The opaque diffusing sheet gets it really close with a single sheet but it is still around .65~~.66 one direction or .70~~.71 the other. It is simpler but slightly worse off.

Plus by sending everyone 2 of these sheets the spheres could be dialed in a bit better on a per sphere basis if a good “standard” light is ever made for individual calibration.

So opinions, how does everyone feel about a .70 correction factor?

Would you prefer .66?

Should I keep searching and find a .68 correction factor even if it is much more complicated leaving room for error?

If everyone agrees on a .70 correction factor I can get another diffusing sheet and get it laser cut this week and have it shipping out by next week.

Personally in my own sphere I will be using .70, it is good enough for me. I generally find that the simplest option is the best option. Plus since I round down anyways the numbers should be good.

Thanks for everyone having the patience to wait for a fix.

Close enough and I like simple

Good news TA! :+1: :beer:

I’m okay with .70 as we can round down a bit if necessary.

Do these sheets your talking about fit in front of the light meter? If so, it seems very important that it be thin. As the meter gets pushed out it effects the readings.

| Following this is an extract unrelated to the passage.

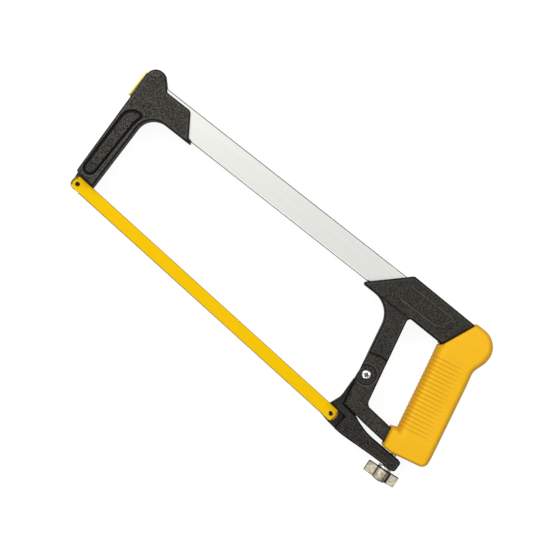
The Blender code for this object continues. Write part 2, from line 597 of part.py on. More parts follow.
bpy.context.view_layer.update()
deps = bpy.context.evaluated_depsgraph_get()
lo, hi = Vector((1e9,) * 3), Vector((-1e9,) * 3)
for _ob in PARTS.objects:
    if _ob.type != "MESH":
        continue
    _ev = _ob.evaluated_get(deps)
    for _v in _ev.data.vertices:
        _p = _ob.matrix_world @ _v.co
        for _i in range(3):
            lo[_i] = min(lo[_i], _p[_i])
            hi[_i] = max(hi[_i], _p[_i])
shift = Vector(((lo.x + hi.x) / 2, (lo.y + hi.y) / 2, lo.z))
for _ob in list(PARTS.objects) + list(CUTTERS.objects):
    if _ob.parent is None:
        _ob.location = _ob.location - shift
bpy.context.view_layer.update()
print("size mm", [round((hi[_i] - lo[_i]) * 1000, 3) for _i in range(3)])
print("shift mm", [round(shift[_i] * 1000, 4) for _i in range(3)])
for _n, _p in (("pivot", (*PIVOT, 0)), ("stud", (*STUD_AT, 0)), ("front hole", (*FRONT_HOLE, 0))):
    print(_n, [round(_p[_i] - shift[_i] * 1000, 4) for _i in range(3)])
print("stud axis", [round(c, 6) for c in _u])
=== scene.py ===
import math

import bmesh
import bpy
import numpy as np
from mathutils import Matrix, Vector


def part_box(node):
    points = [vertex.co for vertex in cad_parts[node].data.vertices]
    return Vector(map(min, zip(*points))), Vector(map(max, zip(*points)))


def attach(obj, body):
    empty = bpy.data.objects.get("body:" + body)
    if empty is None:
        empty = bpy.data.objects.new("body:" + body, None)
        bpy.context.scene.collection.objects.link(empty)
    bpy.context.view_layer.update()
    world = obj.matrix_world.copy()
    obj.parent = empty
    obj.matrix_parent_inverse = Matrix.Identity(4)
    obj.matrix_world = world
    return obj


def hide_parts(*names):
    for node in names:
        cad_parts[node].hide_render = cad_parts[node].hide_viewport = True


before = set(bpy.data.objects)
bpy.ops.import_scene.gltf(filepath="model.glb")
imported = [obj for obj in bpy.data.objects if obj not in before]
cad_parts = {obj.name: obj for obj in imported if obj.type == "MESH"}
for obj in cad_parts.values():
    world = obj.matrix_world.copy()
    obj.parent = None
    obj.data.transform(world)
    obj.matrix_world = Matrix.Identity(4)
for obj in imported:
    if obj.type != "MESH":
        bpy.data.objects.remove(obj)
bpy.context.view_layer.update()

# ------------------------------------------------------------- the shared frame
# Drawing coordinates are millimetres: x along the tube, y up from the blade,
# z across the saw from its middle plane. SHIFT takes them to the row frame.
_lo, _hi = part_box("back_tube")
SHIFT = Vector((_lo.x * 1000 + 201.4, _lo.y * 1000 - 46.8, (_lo.z + _hi.z) * 500))
TO_ROW = Matrix.Scale(0.001, 4) @ Matrix.Translation(SHIFT)

STUD_AT = Vector((173.2, -58.5, 0.0))
STUD_TILT = math.radians(4.8)
_u = Vector((math.sin(STUD_TILT), -math.cos(STUD_TILT), 0.0))
_a = Vector((math.cos(STUD_TILT), math.sin(STUD_TILT), 0.0))
ON_STUD = Matrix(((_a.x, 0.0, _u.x, STUD_AT.x), (_a.y, 0.0, _u.y, STUD_AT.y), (_a.z, 1.0, _u.z, 0.0), (0, 0, 0, 1)))

PIVOT = (110.4, -18.4)
FRONT_HOLE = Vector((-191.9, -43.7))
BLADE_SLOPE = -math.radians(4.0)
BLADE_DIR = Vector((math.cos(BLADE_SLOPE), math.sin(BLADE_SLOPE)))
FRONT_PEG = FRONT_HOLE - BLADE_DIR * 0.3
REAR_PEG = FRONT_HOLE + BLADE_DIR * 300.3
FRONT_SCREW = (-164.0, 58.0)
REAR_SCREWS = ((84.0, 58.8), (132.0, 58.8))

# -------------------------------------------------------------------- outlines
FRONT_OUTLINE = [
    (-196.6, -48.5, 1.6), (-180.0, -49.2, 2.0), (-179.4, -36.0), (-180.6, 44.4, 17.0),
    (-138.4, 44.4), (-135.6, 44.4, 0.7), (-136.4, 46.6, 0.7), (-139.4, 48.2, 3.0), (-152.7, 67.9, 4.0),
    (-178.5, 67.9, 1.2), (-189.8, 79.6, 4.5), (-203.1, 79.6, 9.5), (-202.7, 69.5), (-199.1, -32.0),
]
GROOVE_OUTER = [
    (-197.2, -30.4, 6.0), (-190.9, -32.0, 3.0), (-184.6, -30.4, 6.0), (-183.6, 28.5, 6.0), (-181.2, 39.6, 2.6),
    (-198.5, 40.4, 12.0),
]
GROOVE_ISLAND = [
    (-194.8, -28.2, 3.6), (-190.6, -29.6, 2.4), (-186.4, -28.2, 3.6), (-185.8, 29.5, 7.0), (-183.7, 37.4, 1.2),
    (-196.2, 38.0, 10.5),
]
FRONT_SEAT = [(-214.0, -33.2), (-214.0, -60.0), (-168.0, -60.0), (-168.0, -37.6)]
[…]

I just thought of something. If you use that sheet that gives a .70 correction factor we can add a tiny spacer to the meter to push it out a tiny bit and get .68. At least I can. Even a thin 1mm thick clear lense might give that bit of extra drop we need.

Yes, they sit in front of the meter and stop against the small lip inside the fitting.

They are thin enough to not effect the meter placement, the meter does not reach all the way to the back of the fitting anyways.

Although I did just realize that the 4” spheres could have an issue getting these disks to stay put as there is no lip on those fittings to hold them in. I will have to think on that.

Could possibly hot glue the disk to the meter itself but that is not as simple.

I am going to go grab a 4” and do some testing.